Lo que sí está, lo que se presenta a todo color y enmarcado por los recortes, son escenas que combinan la angustia con el absurdo de la vida cotidiana. Quizás no sea lo mejor leerlas de un tirón, ya que el colorido y la voz narrativa (con esa tipografía gigante) pueden resultar cansadores si se consumen de una sola sentada.

En estos 17 ejemplos, Lynda Barry construye el rompecabezas de una vida difícil, sin llegar a ser excesivamente abrumadora. Nos muestra algunos golpes y los moretones que generaron, pero desde una esperanza que solamente se exacerba por la forma en que ella decide lucir sus heridas. Y sobre los demonios finales se presenta a sí misma como una adulta funcional, en control de su vida y que si perdió la inocencia fue porque todos un día lo hicimos.

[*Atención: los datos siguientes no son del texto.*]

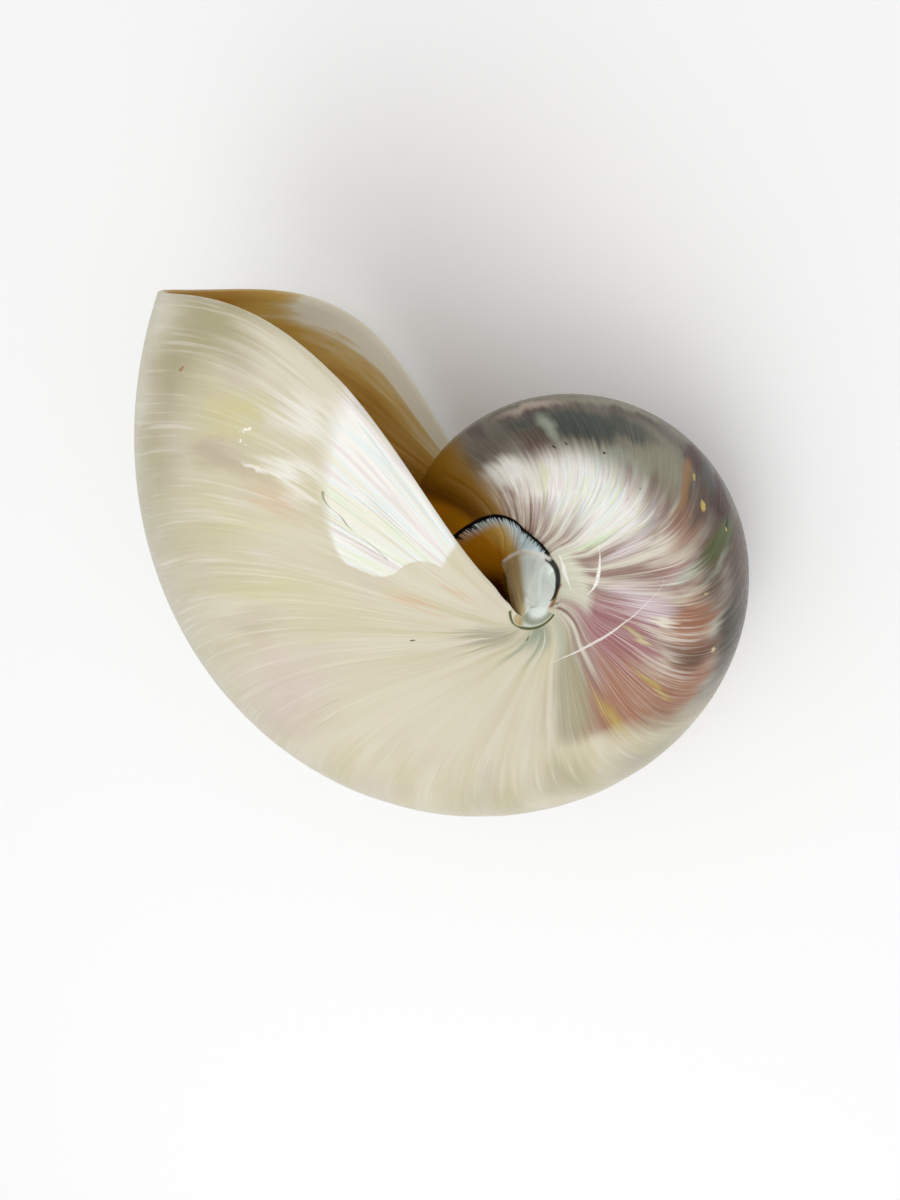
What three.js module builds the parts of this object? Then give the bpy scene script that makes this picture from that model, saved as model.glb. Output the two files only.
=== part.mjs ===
// A whole polished nautilus shell, lying on its flank.
//
// The shell is one grown piece: a coiled wall that opens into the living chamber, closed behind
// by the last septum. The coil behind that septum is solid here, because a closed chamber has no
// way out. Everything is drawn first in the shell's own frame, with the coiling axis along Z and
// the plane of symmetry at Z = 0, and is then turned into the position in which the shell lies.
//
// Growth is measured by an angle u in radians: 0 at the lip, and less than 0 further back.

import * as THREE from 'three';

// ---- Driving dimensions, in millimetres and radians ----

const LIP_RADIUS = 95;              // coiling axis to the venter (the outer edge), at the lip
const LIP_WALL = 1.2;               // thickness of the wall at the lip
const DEEP_WALL = 1.9;              // thickness of the wall at the last septum
const WHORL_RATIO = 3.12;           // growth of the spiral in one turn
const GROWTH_SWING = { sine: 0.017, cosine: 0.012 };    // slow and fast stretches in each turn
const NARROWING = 0.036;            // how much slower the width grows than the radius, per radian

// The section of the whorl, as parts of its radius.
const SECTION = {
  widestAt: 0.58,                   // how far out from the axis the whorl is widest
  halfWidth: 0.40,                  // half the width there
  axisHalfWidth: 0.375,             // half the width at the coiling axis
  flankPower: 1.38,                 // how flat the flanks are between the venter and the widest place
  ventRound: 0.3,                   // how rounded the venter is
  umbilicalPower: 1.23,             // how flat the flanks are near the axis
};

// How far the lip runs ahead of its place at the venter, as waves around the section.
const LIP_WAVES = [-0.05, 0.177, -0.052, 0.0145, -0.008];

// The callus that closes the umbilicus: a plug around the axis, sloping down ahead of the lip.
const PLUG = {
  radius: 4.6,                      // top of the plug
  foot: 8.2,                        // where its side wall meets the earlier whorl
  calm: 12.5,                       // the lip lies straight inside this radius
  slope: 1.75,                      // angle over which the plug falls to the earlier whorl
  dish: 1.3,                        // how hollow its top is
  lipRun: 0.35,                     // angle over which the wall reaches its thickness at the plug
};

const CHAMBER_ANGLE = 2.27;         // lip to the last septum
const SEPTUM_DEPTH = 13;            // how far the septum bulges back
const LIP_ROUND = 0.35;             // how far the lip's edge stands out, in wall thicknesses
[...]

Ojalá la llegada muy tardía de Mis cien demonios permita rescatar más títulos de la obra de la autora, dando trabajo no sólo a editores y libreros, sino también a abnegados rotulistas y maquetadores, que deberán reconstruir sus textos de todas las formas y colores.

Mis cien demonios. De Lynda Barry. Reservoir Books, 2020, 232 páginas.